Hanya saja, gambaran tentang aksi demonstrasi dengan tujuan mulia ternyata
tidak selalu ditemukan. Entah sudah beberapa kali kita mendengar aksi-aksi
demonstrasi yang sekedar dilakukan agar bisa masu TV. Demonstrasi semu ini
bukan semata-mata untuk memperjuangkan
kemasan isu yang diusungkan tapi demi menarik perhatian wartawan TV.
Kisah-kisah demonstran seleb seperti ini kerap menjadi bagian dari diskusi yang
mempertanyakan aksi-aksi mahasiswa yang dinilai biasa dan jauh dari substansi
masalah. Namun, mereka membela diri dengan mengatakan, jika aksi demonstrasinya
tidak diliput di media,terutama televise, maka aksinya kurang seru. Bagi
mereka, media menjadi pelantara yang member efek tekanan psikologis terhadap
pihak-pihak yang menjadi sasaran aksinya. Para demonstran seleb ini bahkan
tidak segan-segan bersikap anarkis dan siap bentrok agar unsure dramatiknya
terpenuhi.
Sosok mahasiwa di layar kaca memang tidak terlalu
sedap dipandang. Sulit dibayangkan, mahasiswa, mahasiswa sebagai generasi
penerus bangsa kemudian tercitrakan tak lebih pecundang yang kehilangan
gelanggang. Pertarungan mahasiswa diranah akademik nyarois tetupi oleh berbagai
tindakan mereka sendiri yang membuat orang lupa tentang posisi mahasiswa yang
sedemikian strategis dalam ikut menentukan nasib bangsa in kedepan. Mau dibawa
kemana bangsa dan negara ini, bila mahasiswa lebih sibuk mengasah
badik,parang,samurai,tombak,sangkur,dan busur
daripada mengasah mata pena mereka untuk menelorkan karya-karya agung?

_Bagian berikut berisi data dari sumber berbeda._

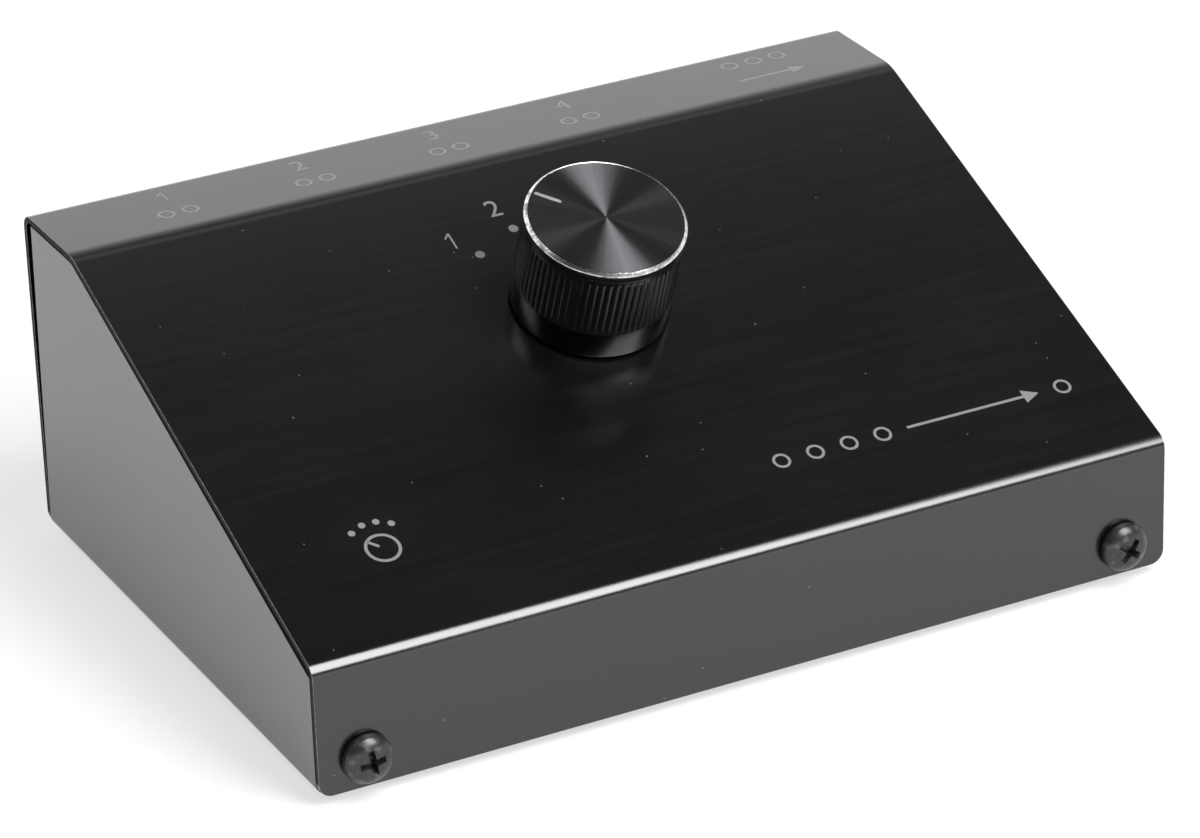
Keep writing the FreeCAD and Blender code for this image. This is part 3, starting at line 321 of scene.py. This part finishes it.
def ribbon(name):
    """Grey flat cable: round wires side by side, painted lighter on each wire's crown and darker in the
    grooves between, as shade.
    """
    finish = material(name)
    across = finish.split(finish.place())[0]
    pitch = 1.27 * MM
    wave = finish.maths("COSINE", across * (2 * math.pi / pitch))
    return finish.surface(
        # Painted shade: darker in the grooves between the wires, lighter on their crowns
        Base_Color=finish.mix(0.5 * wave + 0.5, (0.3, 0.3, 0.31), (0.46, 0.46, 0.47)),
        Roughness=0.5 + 0.05 * wave,
        Normal=finish.bump(wave, 0.1 * MM))


def screw_black(name):
    """Black oxide steel, rubbed a little brighter in spots."""
    finish = material(name)
    place = finish.place()
    worn = finish.noise(place, 700, 4).smooth(0.5, 0.75)
    grain = finish.noise(place, 3500, 2)
    return finish.surface(
        Base_Color=finish.mix(worn, (0.05, 0.05, 0.052), (0.13, 0.13, 0.13)),
        Metallic=0.7,
        Roughness=0.3 + 0.12 * worn + 0.08 * (grain - 0.5),
        Normal=finish.bump(grain, 0.003 * MM))


def anodised(name, colour, rough, relief=0.001, metallic=0.6):
    """Black anodised aluminium."""
    finish = material(name)
    place = finish.place()
    grain = finish.noise(place, 2500, 3)
    cloud = finish.noise(place, 140, 2)
    light = tuple(1.5 * part for part in colour)
    return finish.surface(
        Base_Color=finish.mix(cloud, colour, light),
        Metallic=metallic,
        Roughness=rough + 0.06 * (grain - 0.5) + 0.04 * (cloud - 0.5),
        Specular_IOR_Level=0.35,
        Normal=finish.bump(grain, relief * MM))


def spun_top(name):
    """Spun aluminium, dyed black: rings under the tool, streaks that fan out from the middle."""
    finish = material(name)
    across, up = finish.split(finish.place())[:2]
    radius = finish.maths("SQRT", across * across + up * up)
    angle = finish.maths("ARCTAN2", up, across)
    rings = finish.noise(finish.node("CombineXYZ", inputs={0: radius}), 4200, 2)
    fan = finish.noise(finish.node("CombineXYZ", inputs={0: angle}), 26, 3, 0.6)
    return finish.surface(
        Base_Color=finish.mix(0.2 * rings + 0.8 * fan, (0.03, 0.03, 0.032), (0.15, 0.15, 0.158)),
        Metallic=1.0,
        Anisotropic=1.0,
        Anisotropic_Rotation=0.25,
        Roughness=0.34 + 0.02 * (rings - 0.5) + 0.04 * (fan - 0.5))


def cut_rim(name):
    """Bare aluminium rim, cut with a diamond: bright, with tiny facets."""
    finish = material(name)
    place = finish.place()
    facets = finish.noise(place, 3800, 2, 0.7)
    dull = finish.noise(place, 900, 3).smooth(0.45, 0.7)
    return finish.surface(
        Base_Color=finish.mix(dull, (0.75, 0.75, 0.76), (0.2, 0.2, 0.205)),
        Metallic=1.0,
        Roughness=0.2 + 0.15 * dull,
        Normal=finish.bump(facets, 0.03 * MM))


def print_ink(name, colour):
    """Screen-printed ink, a little uneven."""
    finish = material(name)
    thin = finish.noise(finish.place(), 2600, 2)
    return finish.surface(
        Base_Color=finish.mix(thin, tuple(0.8 * part for part in colour), colour),
        Roughness=0.45 + 0.1 * thin,
        Normal=finish.bump(thin, 0.002 * MM))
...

Mengapa mahasiswa tidak memilh melakukan eksperimen untuk menciptakan
temuam-temuan baru, malah lebih tertarik membuat bom Molotov dan senjata
rakitan? Tentu kita tidaka dapat mengharapkan tumbuhnya tradisi keilmuan di
kalangan oknum mahasiswa yang berprilaku seperti ini. Bahkan, maaf, mereka
lebih tampak preman sebagai kelompok preman dan criminal daripada sosok
intelektual muda dengan pikiran-pikiran yang bernas.
Potret mahasiswa di layar kaca memang tidak
sementereng pencapaian prestasi yang sudah mereka ukir diberbagai ajang.
Stasiun televise terkesan belum member ruang untuk mahasiswa menunjukkan
kiprahnya. Mahasiswa lebih kerap ditampilkan sebagai pendemo, yang kemudian
menimbulkan stereotype buruk terhadap mereka. Lebih dari itu, mereka juga kerap
diperlakukan tak ubahnya asesoris dan property sebuah pertunjukan. Lihat saja,
mulai dari acara talkshow, lawakan, hingga konser music,sering menmpilkan
mahasiswa sebagai penontonnya. Kelompok-kelompok mahasiswa itu,lengkap dengan
jas almamater kebanggaannya,hanya jadi pajangan hidup untuk meriuhkan suasana studio.
Mereka hadir sebagai penggembira dalam acara-acara yang remeh-remeh atau pada
acara-acara yang semestinya mereka bisa memainkan peran lebih. Bukan sekedar
duduk manis, bertepuk tangan, dan tertawa sebagai reaksi atas apa yanga terjadi
di panggung utama.
Pada acara-acara debat misalnya, mahasiswa sering
tidak diperlakukan sebagi figure sentral. Mengutip acara “democrazy”(metro
TV),mahasiswa tak lebih hanya ditempatkan di fraksi balkon. Pada acara “ Hitam
Putih”(Trans7) yang dipandu oleh Deddy Corbuzier, penonton dari kalangan
mahasiswa benar-banar hanya sebgai figuran yang terkagum-kagum atau ketawa
ketiwi. Dalam suatu tanyang, sekelompok mahasiswa yang menjadi penonton acara
ini dihipnotis, lantas melakukan hal-hal konyol dan terlihat bodoh ketika berada
dibawah kendali pemandu acara tersebut. Mahasiswa tampak tak berdaya dihadapan
stasiun TV, mereka mau saja di mobilisasi.